WORK REQUIRED:
Which lines hold the word "imported"? Show each of them.

··········

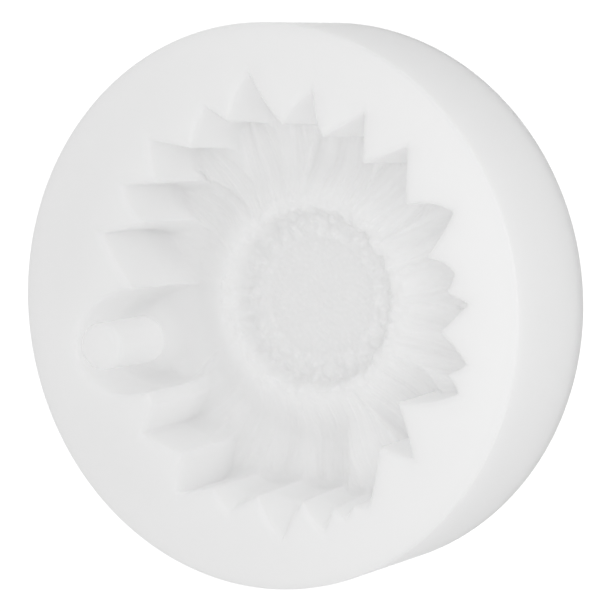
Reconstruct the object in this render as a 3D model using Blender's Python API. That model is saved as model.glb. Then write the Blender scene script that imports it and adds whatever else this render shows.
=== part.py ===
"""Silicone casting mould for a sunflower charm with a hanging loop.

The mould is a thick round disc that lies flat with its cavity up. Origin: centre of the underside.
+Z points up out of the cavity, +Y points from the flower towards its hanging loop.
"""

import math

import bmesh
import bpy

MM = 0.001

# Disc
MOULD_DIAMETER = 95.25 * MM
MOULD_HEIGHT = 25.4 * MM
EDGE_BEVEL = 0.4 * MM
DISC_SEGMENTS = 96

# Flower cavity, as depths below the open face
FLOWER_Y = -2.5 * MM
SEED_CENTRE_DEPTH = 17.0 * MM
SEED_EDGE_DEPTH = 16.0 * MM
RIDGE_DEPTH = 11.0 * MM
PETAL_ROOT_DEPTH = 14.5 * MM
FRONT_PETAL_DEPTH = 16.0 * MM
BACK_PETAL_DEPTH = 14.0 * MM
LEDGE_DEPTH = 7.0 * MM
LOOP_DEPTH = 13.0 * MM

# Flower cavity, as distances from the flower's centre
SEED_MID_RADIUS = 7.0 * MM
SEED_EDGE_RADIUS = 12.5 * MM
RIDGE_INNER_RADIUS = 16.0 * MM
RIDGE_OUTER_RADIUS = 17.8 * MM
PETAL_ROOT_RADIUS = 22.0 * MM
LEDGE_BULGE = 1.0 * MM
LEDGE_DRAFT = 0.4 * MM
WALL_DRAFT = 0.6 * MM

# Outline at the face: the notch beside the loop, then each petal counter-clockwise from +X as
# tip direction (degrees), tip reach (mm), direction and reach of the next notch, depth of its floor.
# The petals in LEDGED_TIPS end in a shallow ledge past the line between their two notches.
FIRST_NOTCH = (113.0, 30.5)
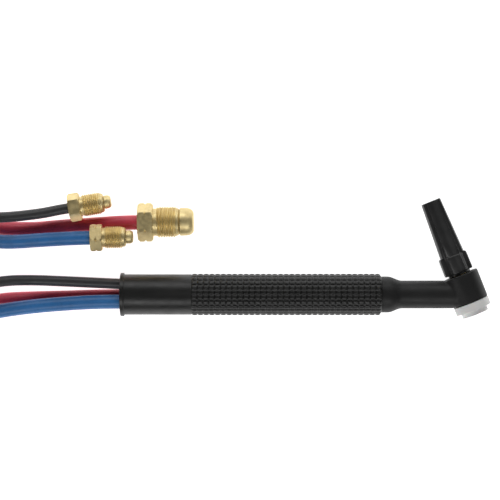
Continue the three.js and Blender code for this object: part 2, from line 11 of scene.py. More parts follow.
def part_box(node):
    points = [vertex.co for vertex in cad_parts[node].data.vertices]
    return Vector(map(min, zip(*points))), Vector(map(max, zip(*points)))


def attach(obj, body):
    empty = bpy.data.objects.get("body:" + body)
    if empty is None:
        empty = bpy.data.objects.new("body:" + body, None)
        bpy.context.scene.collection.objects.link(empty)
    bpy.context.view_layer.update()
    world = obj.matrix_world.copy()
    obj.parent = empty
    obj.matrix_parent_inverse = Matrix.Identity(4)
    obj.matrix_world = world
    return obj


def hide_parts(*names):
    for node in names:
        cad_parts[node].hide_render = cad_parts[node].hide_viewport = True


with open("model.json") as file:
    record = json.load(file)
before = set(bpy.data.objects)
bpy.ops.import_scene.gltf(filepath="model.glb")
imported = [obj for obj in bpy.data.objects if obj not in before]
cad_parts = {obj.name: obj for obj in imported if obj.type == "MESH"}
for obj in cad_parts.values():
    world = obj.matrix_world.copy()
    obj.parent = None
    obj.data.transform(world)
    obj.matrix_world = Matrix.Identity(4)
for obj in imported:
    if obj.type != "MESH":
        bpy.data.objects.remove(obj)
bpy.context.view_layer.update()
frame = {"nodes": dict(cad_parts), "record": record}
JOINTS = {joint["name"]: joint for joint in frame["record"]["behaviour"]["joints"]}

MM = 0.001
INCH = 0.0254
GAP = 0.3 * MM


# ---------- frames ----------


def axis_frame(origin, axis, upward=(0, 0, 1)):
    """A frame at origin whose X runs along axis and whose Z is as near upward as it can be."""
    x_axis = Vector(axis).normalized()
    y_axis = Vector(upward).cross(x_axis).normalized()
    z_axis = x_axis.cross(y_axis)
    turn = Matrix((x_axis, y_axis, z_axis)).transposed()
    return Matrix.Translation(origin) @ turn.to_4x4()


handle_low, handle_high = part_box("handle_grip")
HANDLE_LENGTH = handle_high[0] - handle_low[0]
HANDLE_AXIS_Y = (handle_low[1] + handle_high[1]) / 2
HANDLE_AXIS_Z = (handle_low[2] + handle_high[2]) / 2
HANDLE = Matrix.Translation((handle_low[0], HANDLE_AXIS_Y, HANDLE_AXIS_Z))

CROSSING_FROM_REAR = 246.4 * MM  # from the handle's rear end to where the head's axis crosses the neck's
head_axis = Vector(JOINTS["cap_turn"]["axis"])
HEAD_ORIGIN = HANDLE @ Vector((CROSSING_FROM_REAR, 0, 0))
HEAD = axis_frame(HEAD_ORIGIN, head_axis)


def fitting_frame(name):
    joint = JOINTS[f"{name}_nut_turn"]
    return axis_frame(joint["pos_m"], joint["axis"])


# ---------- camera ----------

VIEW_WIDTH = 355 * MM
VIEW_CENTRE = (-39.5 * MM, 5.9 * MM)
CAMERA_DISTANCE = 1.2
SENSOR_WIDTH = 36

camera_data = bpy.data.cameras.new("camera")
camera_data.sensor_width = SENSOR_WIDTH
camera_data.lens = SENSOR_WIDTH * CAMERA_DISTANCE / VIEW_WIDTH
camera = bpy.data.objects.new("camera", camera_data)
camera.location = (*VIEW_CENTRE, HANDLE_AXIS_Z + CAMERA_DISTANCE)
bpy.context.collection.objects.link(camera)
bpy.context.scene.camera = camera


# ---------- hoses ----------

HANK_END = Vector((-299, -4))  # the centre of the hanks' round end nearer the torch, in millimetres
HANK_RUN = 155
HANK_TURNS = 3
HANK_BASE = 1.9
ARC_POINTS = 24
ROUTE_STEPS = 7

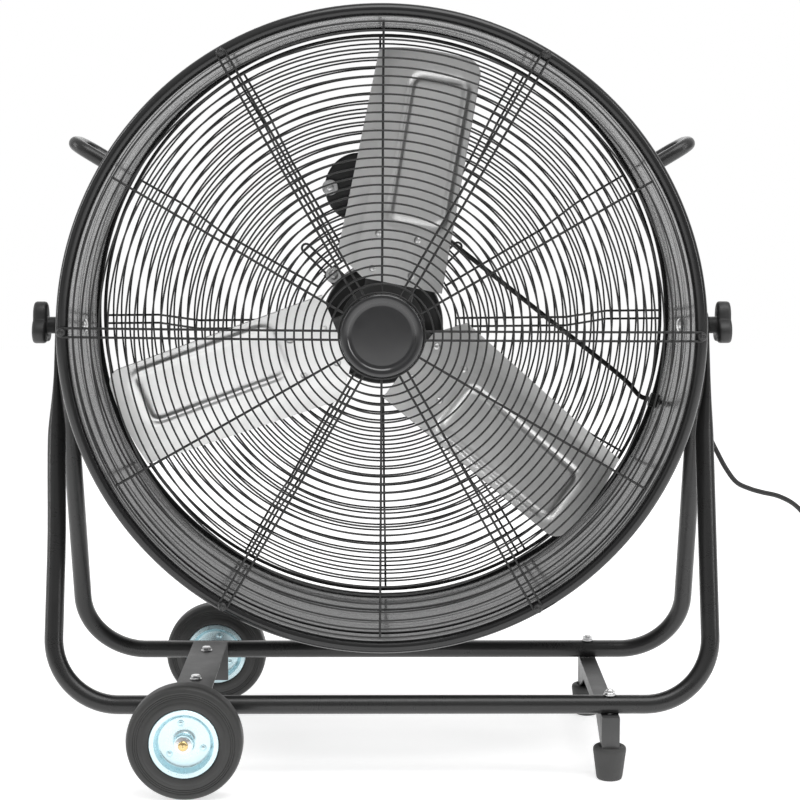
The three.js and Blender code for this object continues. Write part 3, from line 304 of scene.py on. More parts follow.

··········

TASK SOLUTION:
imported = [obj for obj in bpy.data.objects if obj not in before]
cad_parts = {obj.name: obj for obj in imported if obj.type == "MESH"}
for obj in imported:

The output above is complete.